TASK TO COMPLETE:
Return exactly the lines that run from the beginning through the line containing "import * as", both included, and no others.

DATASET RECORDS:
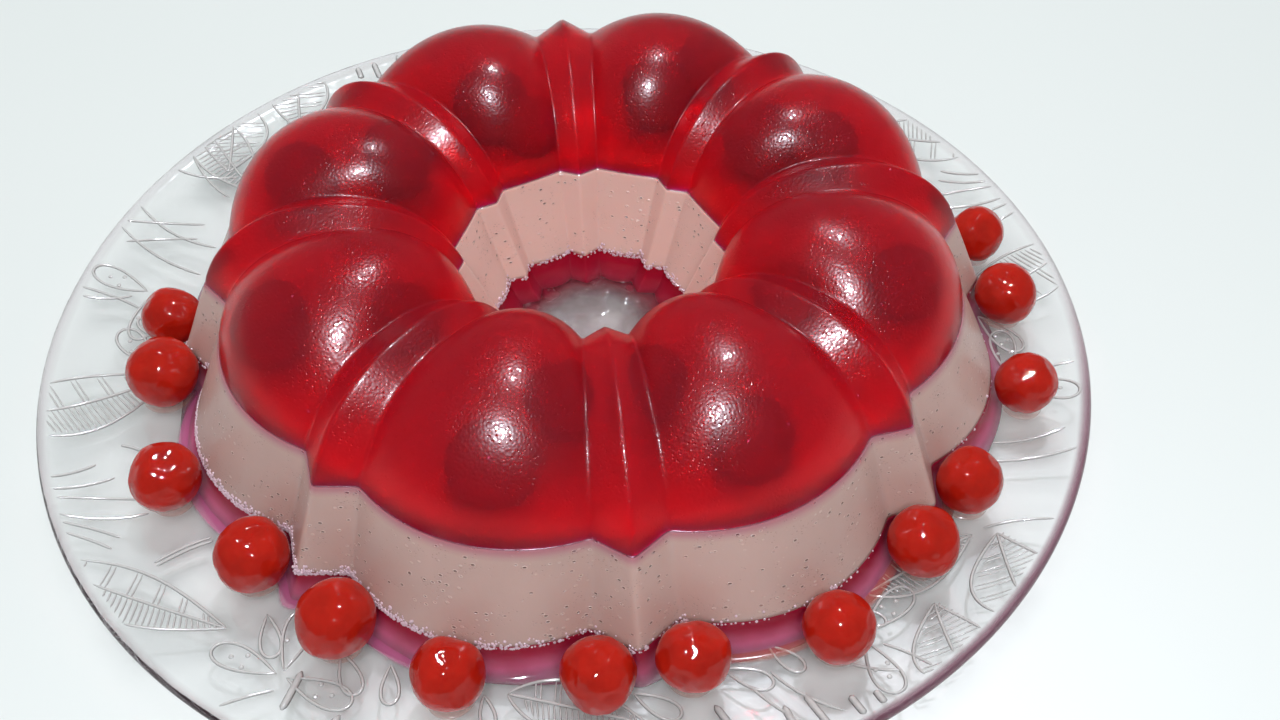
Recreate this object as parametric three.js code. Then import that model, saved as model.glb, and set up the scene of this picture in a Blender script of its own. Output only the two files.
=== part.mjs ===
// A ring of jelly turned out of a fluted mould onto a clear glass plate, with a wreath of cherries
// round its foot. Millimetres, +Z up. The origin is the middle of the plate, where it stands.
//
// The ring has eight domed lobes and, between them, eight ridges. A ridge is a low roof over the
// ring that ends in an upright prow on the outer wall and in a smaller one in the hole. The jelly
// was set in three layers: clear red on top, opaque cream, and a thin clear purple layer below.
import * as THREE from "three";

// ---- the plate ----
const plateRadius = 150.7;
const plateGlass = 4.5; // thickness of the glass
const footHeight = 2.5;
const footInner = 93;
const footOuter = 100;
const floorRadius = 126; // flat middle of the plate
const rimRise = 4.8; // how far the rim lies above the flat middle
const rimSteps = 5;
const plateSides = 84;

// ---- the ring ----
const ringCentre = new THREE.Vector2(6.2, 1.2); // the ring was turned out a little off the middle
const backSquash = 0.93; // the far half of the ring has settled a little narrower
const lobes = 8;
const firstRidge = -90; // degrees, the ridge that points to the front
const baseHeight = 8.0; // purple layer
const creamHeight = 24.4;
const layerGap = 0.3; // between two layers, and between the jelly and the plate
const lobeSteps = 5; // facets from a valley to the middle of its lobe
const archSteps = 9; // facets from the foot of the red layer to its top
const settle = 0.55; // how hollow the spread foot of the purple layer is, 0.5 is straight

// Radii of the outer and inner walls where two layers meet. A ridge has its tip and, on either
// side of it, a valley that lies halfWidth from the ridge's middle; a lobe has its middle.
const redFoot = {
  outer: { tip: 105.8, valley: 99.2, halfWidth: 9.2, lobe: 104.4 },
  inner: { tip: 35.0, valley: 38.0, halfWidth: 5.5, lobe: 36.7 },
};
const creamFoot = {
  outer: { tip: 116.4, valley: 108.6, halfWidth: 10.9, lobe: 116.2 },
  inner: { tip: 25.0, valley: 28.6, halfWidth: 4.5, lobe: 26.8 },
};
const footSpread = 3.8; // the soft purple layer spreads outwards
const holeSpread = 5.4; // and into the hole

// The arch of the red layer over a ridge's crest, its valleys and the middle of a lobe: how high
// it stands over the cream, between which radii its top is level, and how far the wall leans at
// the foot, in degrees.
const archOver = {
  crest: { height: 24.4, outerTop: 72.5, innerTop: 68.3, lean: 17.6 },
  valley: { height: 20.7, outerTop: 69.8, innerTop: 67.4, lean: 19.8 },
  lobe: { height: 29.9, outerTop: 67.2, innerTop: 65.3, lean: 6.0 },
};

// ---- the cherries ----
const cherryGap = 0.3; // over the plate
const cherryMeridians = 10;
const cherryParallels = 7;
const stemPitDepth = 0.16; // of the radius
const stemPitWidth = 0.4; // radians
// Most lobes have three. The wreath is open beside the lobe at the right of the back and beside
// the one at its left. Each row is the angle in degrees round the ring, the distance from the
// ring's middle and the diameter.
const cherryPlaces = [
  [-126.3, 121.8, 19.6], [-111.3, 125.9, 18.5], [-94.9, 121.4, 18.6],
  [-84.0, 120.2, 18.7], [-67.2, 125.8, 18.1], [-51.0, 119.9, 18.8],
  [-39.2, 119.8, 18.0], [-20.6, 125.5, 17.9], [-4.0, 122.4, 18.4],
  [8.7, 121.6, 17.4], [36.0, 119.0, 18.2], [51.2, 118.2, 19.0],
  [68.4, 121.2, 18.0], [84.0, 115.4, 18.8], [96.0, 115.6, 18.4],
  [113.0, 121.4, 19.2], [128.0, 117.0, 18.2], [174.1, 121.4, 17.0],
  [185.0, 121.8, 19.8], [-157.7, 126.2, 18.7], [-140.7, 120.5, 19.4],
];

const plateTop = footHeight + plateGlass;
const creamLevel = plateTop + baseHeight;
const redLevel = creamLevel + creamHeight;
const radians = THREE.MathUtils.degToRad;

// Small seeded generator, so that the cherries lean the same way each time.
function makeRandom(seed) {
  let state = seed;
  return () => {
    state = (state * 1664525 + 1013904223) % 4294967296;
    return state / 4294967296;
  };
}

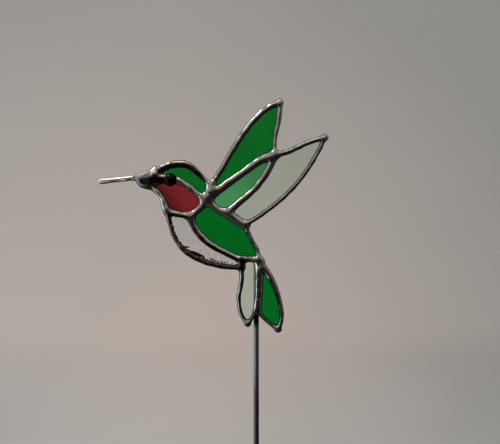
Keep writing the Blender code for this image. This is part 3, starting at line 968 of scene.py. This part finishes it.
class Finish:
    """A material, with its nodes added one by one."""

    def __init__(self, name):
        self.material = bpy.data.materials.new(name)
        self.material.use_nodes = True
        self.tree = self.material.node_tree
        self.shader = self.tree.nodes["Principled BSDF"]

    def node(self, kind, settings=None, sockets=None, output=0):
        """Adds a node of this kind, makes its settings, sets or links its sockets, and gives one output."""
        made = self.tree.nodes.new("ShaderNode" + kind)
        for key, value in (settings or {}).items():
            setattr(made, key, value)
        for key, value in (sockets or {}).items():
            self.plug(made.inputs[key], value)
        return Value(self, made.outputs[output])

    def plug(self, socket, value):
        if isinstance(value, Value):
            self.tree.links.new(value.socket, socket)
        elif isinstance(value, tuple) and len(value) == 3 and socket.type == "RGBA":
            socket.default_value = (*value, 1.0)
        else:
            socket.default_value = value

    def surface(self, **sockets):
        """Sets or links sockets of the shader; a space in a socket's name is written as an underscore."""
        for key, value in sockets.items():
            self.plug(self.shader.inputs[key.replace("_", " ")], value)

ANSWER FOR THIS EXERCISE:
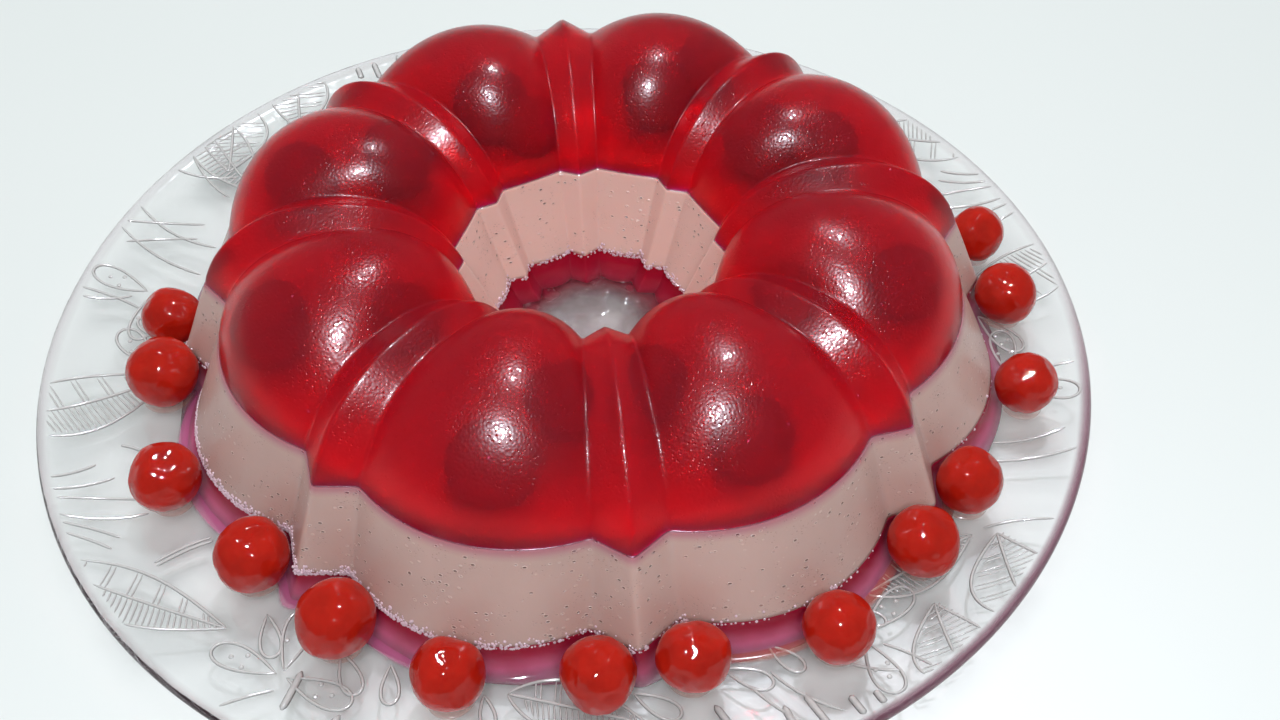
Recreate this object as parametric three.js code. Then import that model, saved as model.glb, and set up the scene of this picture in a Blender script of its own. Output only the two files.
=== part.mjs ===
// A ring of jelly turned out of a fluted mould onto a clear glass plate, with a wreath of cherries
// round its foot. Millimetres, +Z up. The origin is the middle of the plate, where it stands.
//
// The ring has eight domed lobes and, between them, eight ridges. A ridge is a low roof over the
// ring that ends in an upright prow on the outer wall and in a smaller one in the hole. The jelly
// was set in three layers: clear red on top, opaque cream, and a thin clear purple layer below.
import * as THREE from "three";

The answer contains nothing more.